What you are asked to do:
Copy every line from the records below that holds the word "saved".

Stored entries:
++++++

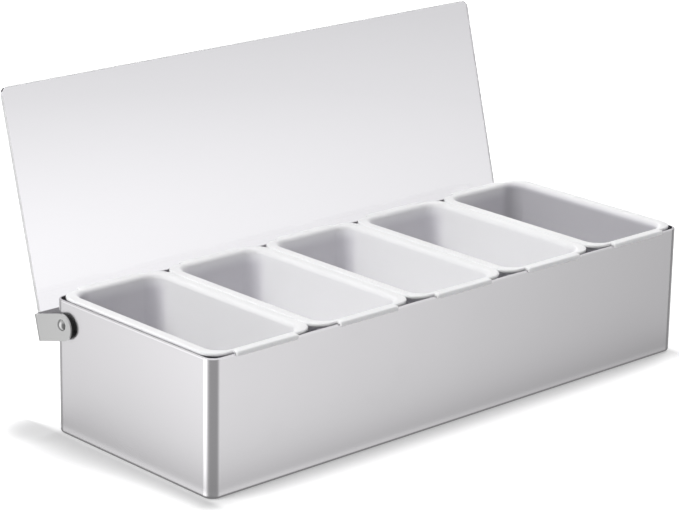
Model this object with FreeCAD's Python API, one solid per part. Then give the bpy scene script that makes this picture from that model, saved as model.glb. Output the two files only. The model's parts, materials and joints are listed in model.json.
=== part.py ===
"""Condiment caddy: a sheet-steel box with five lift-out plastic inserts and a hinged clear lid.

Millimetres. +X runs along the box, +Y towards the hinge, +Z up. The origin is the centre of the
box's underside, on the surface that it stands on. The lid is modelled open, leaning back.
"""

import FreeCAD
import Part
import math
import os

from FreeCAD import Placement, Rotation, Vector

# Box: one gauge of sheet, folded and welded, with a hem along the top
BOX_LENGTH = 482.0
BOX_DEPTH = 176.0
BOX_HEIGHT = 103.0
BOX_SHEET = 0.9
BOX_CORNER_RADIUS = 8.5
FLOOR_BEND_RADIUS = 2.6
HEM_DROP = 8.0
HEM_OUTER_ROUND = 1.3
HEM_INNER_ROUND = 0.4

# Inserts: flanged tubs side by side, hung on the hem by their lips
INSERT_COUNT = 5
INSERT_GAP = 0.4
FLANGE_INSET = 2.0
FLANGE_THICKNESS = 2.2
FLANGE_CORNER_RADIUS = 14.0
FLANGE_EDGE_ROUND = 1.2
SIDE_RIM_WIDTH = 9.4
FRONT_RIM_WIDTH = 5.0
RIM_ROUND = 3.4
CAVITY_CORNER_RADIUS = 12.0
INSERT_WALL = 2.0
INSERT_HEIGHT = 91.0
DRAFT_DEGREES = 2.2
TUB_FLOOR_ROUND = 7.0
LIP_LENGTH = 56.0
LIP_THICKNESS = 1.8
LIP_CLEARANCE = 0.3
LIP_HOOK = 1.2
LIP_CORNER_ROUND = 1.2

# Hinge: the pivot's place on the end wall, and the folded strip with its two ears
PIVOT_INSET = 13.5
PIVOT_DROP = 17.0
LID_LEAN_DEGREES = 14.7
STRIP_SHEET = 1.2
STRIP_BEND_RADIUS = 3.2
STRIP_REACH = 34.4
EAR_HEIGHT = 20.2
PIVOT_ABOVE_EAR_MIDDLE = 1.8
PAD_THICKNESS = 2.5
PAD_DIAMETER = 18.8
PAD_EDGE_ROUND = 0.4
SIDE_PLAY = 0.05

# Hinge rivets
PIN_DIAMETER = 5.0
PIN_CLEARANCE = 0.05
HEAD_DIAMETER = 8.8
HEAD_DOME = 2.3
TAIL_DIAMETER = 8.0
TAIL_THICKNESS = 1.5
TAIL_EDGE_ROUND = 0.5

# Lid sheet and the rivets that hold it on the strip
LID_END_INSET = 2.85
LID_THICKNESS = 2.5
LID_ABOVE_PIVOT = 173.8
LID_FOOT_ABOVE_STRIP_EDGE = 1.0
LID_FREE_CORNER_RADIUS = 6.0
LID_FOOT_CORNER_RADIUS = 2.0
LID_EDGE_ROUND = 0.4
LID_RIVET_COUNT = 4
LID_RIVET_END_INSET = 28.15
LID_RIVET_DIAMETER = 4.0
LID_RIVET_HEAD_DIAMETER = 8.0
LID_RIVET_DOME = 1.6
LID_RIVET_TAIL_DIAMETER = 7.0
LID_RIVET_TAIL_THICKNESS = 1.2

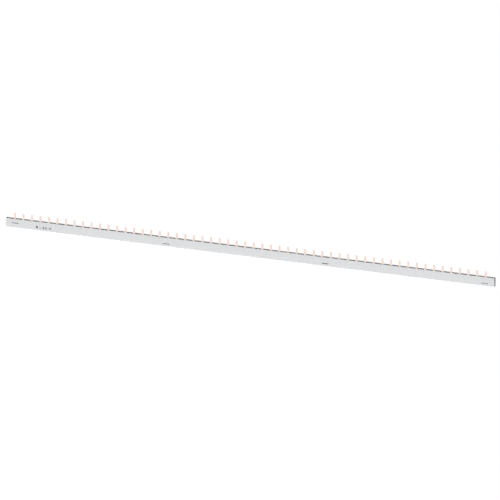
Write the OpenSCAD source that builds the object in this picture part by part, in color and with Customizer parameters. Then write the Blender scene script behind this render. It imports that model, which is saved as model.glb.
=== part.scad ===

++++++

The solution:
Model this object with FreeCAD's Python API, one solid per part. Then give the bpy scene script that makes this picture from that model, saved as model.glb. Output the two files only. The model's parts, materials and joints are listed in model.json.
Write the OpenSCAD source that builds the object in this picture part by part, in color and with Customizer parameters. Then write the Blender scene script behind this render. It imports that model, which is saved as model.glb.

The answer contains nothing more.